His reputation secured, Beowulf gives an account of his fight, followed by a promise of everyone’s safety. He gives Hrothgar the hilt, a sort of restitution taken from the Grendels.
Hrothgar warns Beowulf that when someone is very dominating, they are only dominating insofar as they are following the will of God. When they forget, when they overreach and stop rewarding their men and the people who support them, they fall out of God’s grace. They are deposed, due to their own addictions and fixations.
All strength fades, best not get attached to it.
Hrothgar relates how he thought he would always be the strongest thing around, until, after experiencing victory for fifty years, he gets soft and was attacked by Grendel- laid low for his pride.
Everyone parties, while Beowulf finally lets himself rest deeply.
Beowulf returns the sword Hrunting to Unferth, and does not blame Unferth for the sword’s pallid performance.

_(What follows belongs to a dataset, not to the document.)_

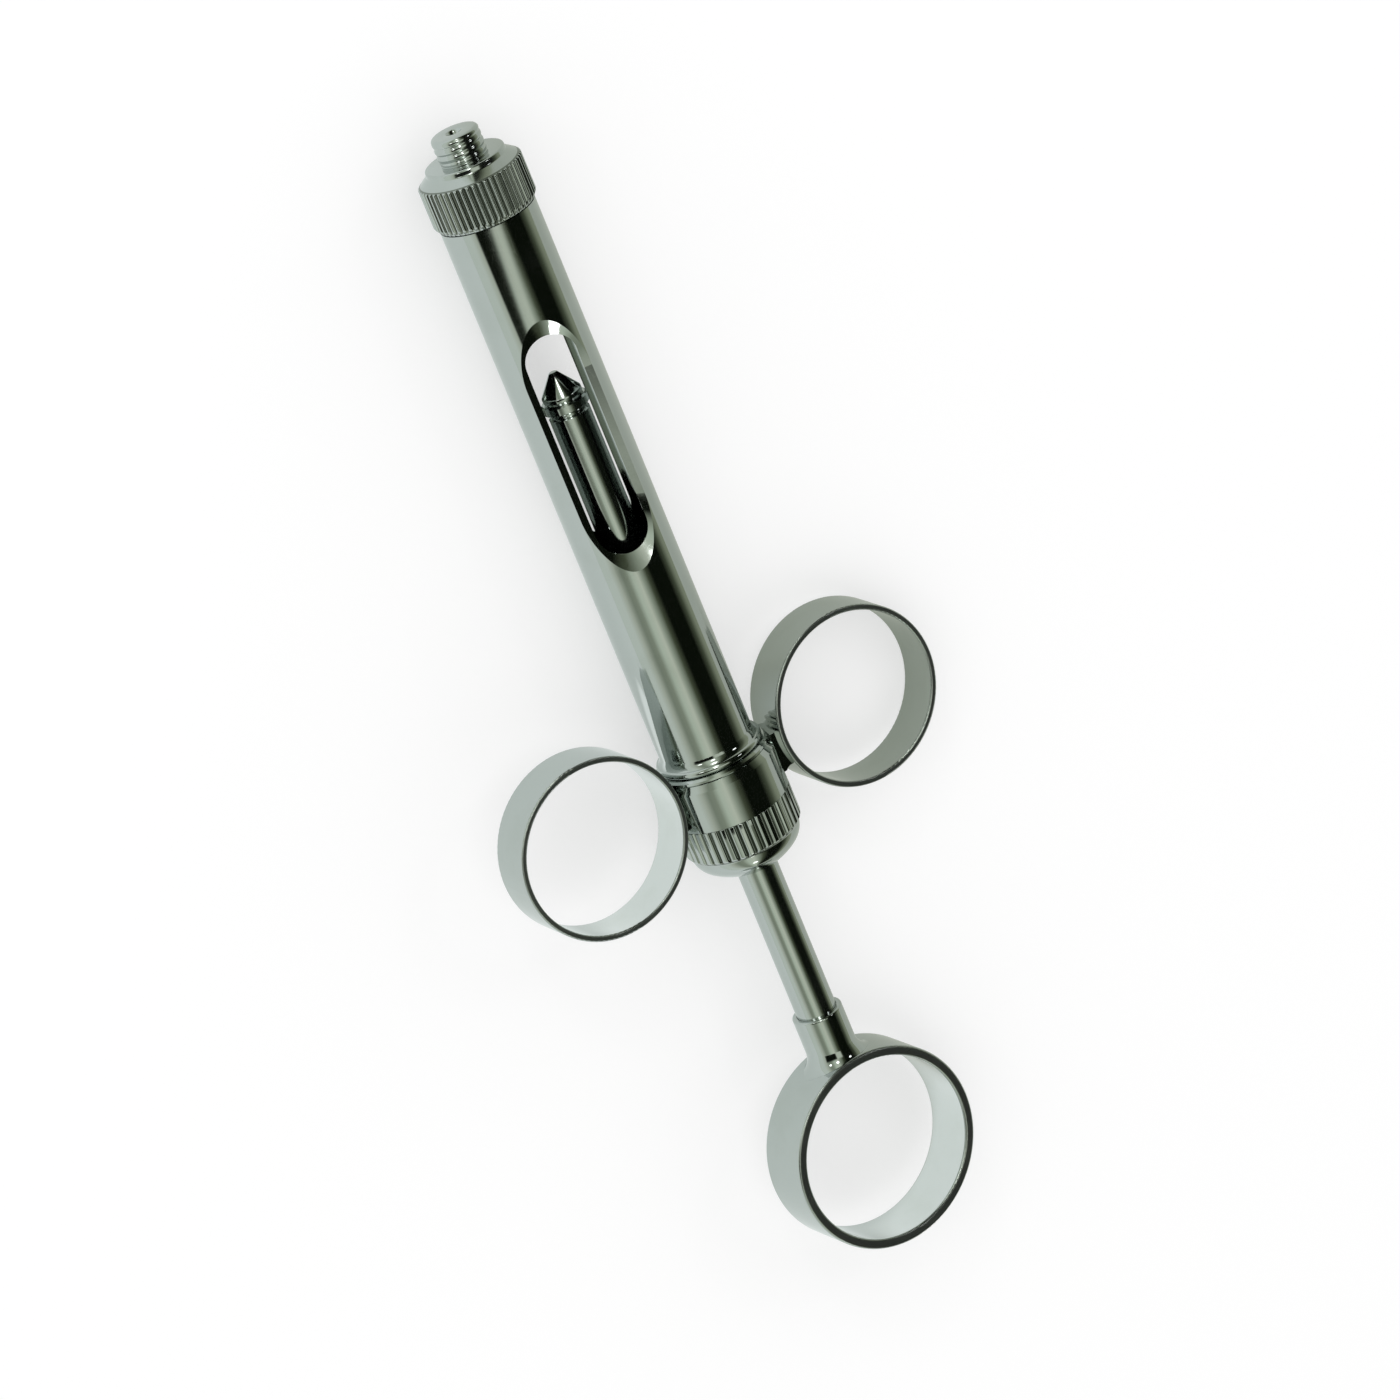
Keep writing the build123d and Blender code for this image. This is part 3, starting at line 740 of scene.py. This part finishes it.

In fact, he thanks Unferth for its use.
As Beowulf leaves, he invites Hrethic (Hrothgar’s son, the crown prince) to visit Geatland, since travel reveals much about a man to himself.
Hrothgar thanks Beowulf for bringing the Danes and the Geats together in an alliance, even though they’ve had a history of conflict.
In their parting hug, Hrothgar senses two things about the future. One, that they will never meet again. Two remains unnamed, but the poems and songs all hint at some inter-human conflict.